**Input for this task**

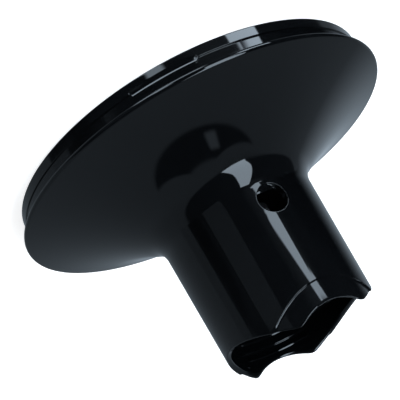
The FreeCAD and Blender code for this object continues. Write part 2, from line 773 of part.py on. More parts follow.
...
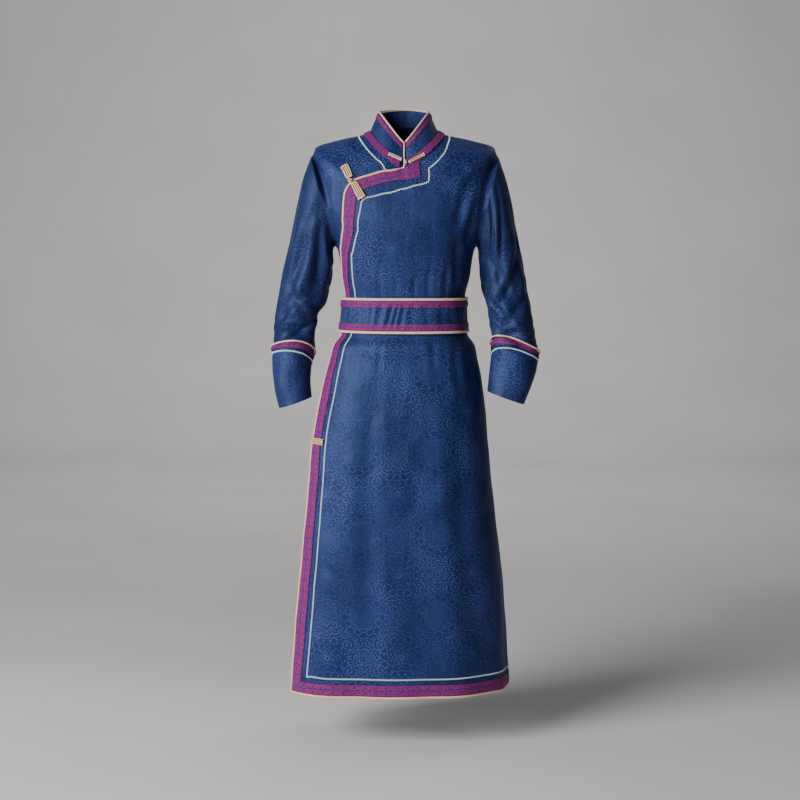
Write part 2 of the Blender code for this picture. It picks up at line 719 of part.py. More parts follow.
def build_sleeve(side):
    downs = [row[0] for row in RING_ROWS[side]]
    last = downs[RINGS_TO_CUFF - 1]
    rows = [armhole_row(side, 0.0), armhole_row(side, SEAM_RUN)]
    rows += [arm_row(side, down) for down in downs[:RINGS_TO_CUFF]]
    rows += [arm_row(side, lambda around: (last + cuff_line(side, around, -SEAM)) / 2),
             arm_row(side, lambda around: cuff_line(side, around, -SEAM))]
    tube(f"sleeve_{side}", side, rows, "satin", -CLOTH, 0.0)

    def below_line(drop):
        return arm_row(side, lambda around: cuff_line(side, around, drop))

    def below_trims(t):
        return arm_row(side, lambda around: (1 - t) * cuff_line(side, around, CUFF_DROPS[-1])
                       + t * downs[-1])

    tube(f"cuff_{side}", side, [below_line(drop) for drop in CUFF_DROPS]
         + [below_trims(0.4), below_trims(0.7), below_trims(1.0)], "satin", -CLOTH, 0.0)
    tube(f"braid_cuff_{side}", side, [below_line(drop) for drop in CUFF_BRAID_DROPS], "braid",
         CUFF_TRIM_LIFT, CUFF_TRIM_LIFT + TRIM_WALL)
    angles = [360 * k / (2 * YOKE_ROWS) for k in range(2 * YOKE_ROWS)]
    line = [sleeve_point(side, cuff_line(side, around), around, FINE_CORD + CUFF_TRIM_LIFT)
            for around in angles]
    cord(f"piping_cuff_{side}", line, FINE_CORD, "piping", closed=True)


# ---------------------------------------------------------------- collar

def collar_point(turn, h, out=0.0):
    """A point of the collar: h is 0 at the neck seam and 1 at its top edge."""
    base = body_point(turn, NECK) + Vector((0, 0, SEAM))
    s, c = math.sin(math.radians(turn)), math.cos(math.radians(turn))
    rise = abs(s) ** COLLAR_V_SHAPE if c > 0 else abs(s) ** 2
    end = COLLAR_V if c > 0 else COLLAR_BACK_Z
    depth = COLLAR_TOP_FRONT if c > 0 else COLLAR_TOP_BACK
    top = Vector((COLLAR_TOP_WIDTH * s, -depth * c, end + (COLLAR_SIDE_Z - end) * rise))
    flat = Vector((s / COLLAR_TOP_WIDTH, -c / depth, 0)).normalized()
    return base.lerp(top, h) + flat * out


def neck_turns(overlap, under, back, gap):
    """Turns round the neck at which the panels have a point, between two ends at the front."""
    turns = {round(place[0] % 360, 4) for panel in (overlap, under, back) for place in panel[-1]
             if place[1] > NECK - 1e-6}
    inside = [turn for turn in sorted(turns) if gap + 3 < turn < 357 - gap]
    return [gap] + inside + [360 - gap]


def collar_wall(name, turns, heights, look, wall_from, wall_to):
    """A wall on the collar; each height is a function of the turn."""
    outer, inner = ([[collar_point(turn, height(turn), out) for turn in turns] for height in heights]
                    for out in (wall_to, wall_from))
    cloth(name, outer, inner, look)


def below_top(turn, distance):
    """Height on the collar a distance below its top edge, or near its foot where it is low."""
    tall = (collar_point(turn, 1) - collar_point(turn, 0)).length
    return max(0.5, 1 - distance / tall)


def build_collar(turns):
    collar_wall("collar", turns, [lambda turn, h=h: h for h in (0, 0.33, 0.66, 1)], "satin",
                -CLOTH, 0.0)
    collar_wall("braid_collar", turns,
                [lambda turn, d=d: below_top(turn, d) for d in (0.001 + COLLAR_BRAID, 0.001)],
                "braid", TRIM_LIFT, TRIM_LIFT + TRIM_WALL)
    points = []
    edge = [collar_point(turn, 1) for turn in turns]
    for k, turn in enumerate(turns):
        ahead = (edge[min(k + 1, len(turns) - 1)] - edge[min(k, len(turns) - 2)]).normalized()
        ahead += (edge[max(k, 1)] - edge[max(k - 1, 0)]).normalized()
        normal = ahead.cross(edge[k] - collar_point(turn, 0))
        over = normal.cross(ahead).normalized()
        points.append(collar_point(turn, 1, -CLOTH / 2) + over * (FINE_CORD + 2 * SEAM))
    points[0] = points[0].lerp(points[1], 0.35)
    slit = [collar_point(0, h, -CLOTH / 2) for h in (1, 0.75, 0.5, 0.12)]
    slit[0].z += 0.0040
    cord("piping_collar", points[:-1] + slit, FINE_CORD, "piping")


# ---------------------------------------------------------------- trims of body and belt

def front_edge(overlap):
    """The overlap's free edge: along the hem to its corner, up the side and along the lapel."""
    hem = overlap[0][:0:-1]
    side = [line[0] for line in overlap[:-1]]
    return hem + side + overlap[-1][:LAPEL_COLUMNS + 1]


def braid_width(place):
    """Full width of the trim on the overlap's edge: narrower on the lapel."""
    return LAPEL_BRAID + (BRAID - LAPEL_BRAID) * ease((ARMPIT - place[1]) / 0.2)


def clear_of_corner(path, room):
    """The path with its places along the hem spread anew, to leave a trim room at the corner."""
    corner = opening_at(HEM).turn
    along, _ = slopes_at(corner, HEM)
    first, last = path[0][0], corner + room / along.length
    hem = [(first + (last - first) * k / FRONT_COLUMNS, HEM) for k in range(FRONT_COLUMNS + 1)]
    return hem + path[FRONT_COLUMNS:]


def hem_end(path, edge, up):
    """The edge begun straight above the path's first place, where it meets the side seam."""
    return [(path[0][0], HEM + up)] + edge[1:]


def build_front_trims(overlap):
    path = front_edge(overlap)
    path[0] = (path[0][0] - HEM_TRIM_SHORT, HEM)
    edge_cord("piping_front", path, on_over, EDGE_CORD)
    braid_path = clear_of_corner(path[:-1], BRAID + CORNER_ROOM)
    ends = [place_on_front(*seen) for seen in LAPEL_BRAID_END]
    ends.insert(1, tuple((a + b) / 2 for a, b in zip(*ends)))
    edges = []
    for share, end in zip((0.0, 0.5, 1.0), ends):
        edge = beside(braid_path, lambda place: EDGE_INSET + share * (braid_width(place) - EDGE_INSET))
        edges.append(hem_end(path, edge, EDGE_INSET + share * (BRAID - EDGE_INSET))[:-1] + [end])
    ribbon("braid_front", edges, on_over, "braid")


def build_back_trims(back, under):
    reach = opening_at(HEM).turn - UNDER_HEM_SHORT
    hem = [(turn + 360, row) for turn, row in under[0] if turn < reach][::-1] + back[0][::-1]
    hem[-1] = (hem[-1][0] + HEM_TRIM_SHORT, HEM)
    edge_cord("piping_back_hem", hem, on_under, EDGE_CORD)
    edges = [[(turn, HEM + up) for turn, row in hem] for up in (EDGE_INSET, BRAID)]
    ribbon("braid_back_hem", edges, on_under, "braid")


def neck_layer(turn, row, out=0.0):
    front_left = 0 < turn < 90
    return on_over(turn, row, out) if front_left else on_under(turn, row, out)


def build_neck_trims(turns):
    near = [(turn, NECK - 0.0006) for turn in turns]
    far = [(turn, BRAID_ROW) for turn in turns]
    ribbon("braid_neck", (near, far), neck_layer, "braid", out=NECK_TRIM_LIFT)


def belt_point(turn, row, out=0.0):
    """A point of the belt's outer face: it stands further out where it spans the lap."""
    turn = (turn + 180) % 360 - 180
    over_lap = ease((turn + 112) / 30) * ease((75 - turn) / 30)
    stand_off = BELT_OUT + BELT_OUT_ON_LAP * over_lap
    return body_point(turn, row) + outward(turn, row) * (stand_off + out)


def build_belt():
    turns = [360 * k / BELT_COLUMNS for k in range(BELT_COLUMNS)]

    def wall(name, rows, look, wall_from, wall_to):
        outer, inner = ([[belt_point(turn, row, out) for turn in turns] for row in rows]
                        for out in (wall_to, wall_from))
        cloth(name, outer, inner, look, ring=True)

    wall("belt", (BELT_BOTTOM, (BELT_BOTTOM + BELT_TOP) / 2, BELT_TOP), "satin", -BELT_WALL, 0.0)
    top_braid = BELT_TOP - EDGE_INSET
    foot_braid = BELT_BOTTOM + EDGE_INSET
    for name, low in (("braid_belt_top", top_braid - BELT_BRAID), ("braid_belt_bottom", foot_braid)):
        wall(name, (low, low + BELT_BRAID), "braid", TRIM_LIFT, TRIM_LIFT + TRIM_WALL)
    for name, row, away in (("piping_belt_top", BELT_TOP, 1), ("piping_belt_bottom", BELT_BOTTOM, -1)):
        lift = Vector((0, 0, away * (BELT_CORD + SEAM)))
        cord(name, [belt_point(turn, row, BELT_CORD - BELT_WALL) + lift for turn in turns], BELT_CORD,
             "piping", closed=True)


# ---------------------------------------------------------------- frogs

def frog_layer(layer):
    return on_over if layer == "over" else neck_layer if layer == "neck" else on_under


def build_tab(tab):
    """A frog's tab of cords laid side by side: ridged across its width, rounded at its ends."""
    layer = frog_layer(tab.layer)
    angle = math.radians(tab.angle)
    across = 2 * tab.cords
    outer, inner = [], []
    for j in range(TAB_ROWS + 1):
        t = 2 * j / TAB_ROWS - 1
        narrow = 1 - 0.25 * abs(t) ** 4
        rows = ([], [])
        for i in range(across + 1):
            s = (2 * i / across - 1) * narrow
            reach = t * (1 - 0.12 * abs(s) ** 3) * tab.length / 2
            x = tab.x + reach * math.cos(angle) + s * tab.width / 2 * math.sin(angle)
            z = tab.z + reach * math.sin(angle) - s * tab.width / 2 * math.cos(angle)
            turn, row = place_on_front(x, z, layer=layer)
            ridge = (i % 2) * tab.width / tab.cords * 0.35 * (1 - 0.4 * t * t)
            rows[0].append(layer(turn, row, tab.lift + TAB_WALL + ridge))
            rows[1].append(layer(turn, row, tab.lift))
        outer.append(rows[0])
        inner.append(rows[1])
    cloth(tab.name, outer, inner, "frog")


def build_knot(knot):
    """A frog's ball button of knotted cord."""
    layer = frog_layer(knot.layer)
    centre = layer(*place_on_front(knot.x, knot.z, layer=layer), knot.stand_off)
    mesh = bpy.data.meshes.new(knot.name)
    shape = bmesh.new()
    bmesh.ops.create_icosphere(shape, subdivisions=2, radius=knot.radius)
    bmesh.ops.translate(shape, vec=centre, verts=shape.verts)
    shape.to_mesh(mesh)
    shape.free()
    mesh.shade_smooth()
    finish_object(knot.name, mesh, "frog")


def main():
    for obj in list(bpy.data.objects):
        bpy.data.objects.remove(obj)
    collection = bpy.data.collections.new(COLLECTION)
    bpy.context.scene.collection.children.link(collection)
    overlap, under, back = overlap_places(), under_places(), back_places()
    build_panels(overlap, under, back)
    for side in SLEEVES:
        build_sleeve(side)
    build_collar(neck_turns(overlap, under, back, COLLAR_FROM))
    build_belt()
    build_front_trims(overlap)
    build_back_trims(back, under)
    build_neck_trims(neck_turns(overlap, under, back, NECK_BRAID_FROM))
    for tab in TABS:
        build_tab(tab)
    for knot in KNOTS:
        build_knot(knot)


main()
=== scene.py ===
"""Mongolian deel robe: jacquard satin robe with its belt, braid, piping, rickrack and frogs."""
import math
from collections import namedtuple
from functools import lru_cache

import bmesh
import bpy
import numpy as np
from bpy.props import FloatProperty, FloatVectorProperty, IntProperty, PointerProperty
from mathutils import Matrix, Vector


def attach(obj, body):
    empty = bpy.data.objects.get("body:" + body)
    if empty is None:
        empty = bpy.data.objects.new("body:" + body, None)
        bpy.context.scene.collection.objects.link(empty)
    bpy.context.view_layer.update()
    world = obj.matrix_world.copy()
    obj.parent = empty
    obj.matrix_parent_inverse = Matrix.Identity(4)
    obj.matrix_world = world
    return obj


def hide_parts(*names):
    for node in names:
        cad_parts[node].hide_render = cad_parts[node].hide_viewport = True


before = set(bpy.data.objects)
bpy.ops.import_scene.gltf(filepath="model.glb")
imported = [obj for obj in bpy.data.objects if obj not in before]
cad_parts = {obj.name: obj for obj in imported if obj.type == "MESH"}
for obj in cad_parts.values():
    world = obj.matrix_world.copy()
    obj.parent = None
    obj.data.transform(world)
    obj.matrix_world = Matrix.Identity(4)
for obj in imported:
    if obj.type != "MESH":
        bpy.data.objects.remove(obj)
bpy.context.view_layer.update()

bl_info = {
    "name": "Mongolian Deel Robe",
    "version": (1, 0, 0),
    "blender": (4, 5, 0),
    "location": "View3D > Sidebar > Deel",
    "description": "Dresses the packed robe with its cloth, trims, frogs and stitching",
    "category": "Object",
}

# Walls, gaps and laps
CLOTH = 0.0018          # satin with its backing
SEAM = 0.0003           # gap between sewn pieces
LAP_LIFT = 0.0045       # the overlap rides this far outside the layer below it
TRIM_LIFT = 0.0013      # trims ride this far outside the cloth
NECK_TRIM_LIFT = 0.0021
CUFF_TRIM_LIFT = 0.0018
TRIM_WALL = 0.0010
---
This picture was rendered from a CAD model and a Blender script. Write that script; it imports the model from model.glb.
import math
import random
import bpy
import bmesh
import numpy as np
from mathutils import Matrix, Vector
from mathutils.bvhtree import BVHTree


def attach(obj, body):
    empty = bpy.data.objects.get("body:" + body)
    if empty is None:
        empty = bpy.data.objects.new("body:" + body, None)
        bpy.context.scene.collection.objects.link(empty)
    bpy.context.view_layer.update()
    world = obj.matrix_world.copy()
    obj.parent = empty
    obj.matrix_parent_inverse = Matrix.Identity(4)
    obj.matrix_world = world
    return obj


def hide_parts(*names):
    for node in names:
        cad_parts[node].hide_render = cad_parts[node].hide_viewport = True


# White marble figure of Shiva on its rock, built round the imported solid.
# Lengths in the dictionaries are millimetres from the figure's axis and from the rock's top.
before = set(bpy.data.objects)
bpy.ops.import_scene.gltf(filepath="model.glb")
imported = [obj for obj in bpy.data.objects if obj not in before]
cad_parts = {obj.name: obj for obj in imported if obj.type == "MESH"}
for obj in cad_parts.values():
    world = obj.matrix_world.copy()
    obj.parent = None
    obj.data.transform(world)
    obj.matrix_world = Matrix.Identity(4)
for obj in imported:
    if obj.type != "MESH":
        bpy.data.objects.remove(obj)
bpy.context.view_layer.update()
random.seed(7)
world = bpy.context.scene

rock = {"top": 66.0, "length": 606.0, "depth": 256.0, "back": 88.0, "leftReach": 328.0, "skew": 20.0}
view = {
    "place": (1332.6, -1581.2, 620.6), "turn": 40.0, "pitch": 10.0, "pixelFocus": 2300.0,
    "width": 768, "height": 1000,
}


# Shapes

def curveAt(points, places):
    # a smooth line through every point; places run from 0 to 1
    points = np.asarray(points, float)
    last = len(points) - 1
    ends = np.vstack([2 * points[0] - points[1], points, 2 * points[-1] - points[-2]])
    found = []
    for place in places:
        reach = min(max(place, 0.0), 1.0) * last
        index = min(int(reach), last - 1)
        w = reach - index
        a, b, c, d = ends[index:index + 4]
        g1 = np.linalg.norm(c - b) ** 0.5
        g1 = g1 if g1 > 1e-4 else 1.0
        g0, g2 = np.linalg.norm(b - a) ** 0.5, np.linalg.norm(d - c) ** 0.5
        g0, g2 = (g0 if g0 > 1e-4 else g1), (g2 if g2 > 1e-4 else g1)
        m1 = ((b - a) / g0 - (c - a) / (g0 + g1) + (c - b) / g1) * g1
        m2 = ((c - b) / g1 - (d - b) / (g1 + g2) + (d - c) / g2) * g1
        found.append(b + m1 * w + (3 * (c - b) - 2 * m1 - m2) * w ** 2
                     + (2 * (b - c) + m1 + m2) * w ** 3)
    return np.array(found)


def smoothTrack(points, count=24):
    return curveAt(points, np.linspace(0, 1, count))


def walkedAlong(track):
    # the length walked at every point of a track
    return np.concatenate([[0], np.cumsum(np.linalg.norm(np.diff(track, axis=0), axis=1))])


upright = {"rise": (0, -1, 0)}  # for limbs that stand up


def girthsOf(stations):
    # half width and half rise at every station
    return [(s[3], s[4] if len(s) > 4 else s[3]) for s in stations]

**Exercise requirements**
Start at the line with "build_panels(overlap, under, back)" and stop after the line with "from functools import lru_cache". Repeat exactly the lines in that range.

**Written reply**
    build_panels(overlap, under, back)
    for side in SLEEVES:
        build_sleeve(side)
    build_collar(neck_turns(overlap, under, back, COLLAR_FROM))
    build_belt()
    build_front_trims(overlap)
    build_back_trims(back, under)
    build_neck_trims(neck_turns(overlap, under, back, NECK_BRAID_FROM))
    for tab in TABS:
        build_tab(tab)
    for knot in KNOTS:
        build_knot(knot)


main()
=== scene.py ===
"""Mongolian deel robe: jacquard satin robe with its belt, braid, piping, rickrack and frogs."""
import math
from collections import namedtuple
from functools import lru_cache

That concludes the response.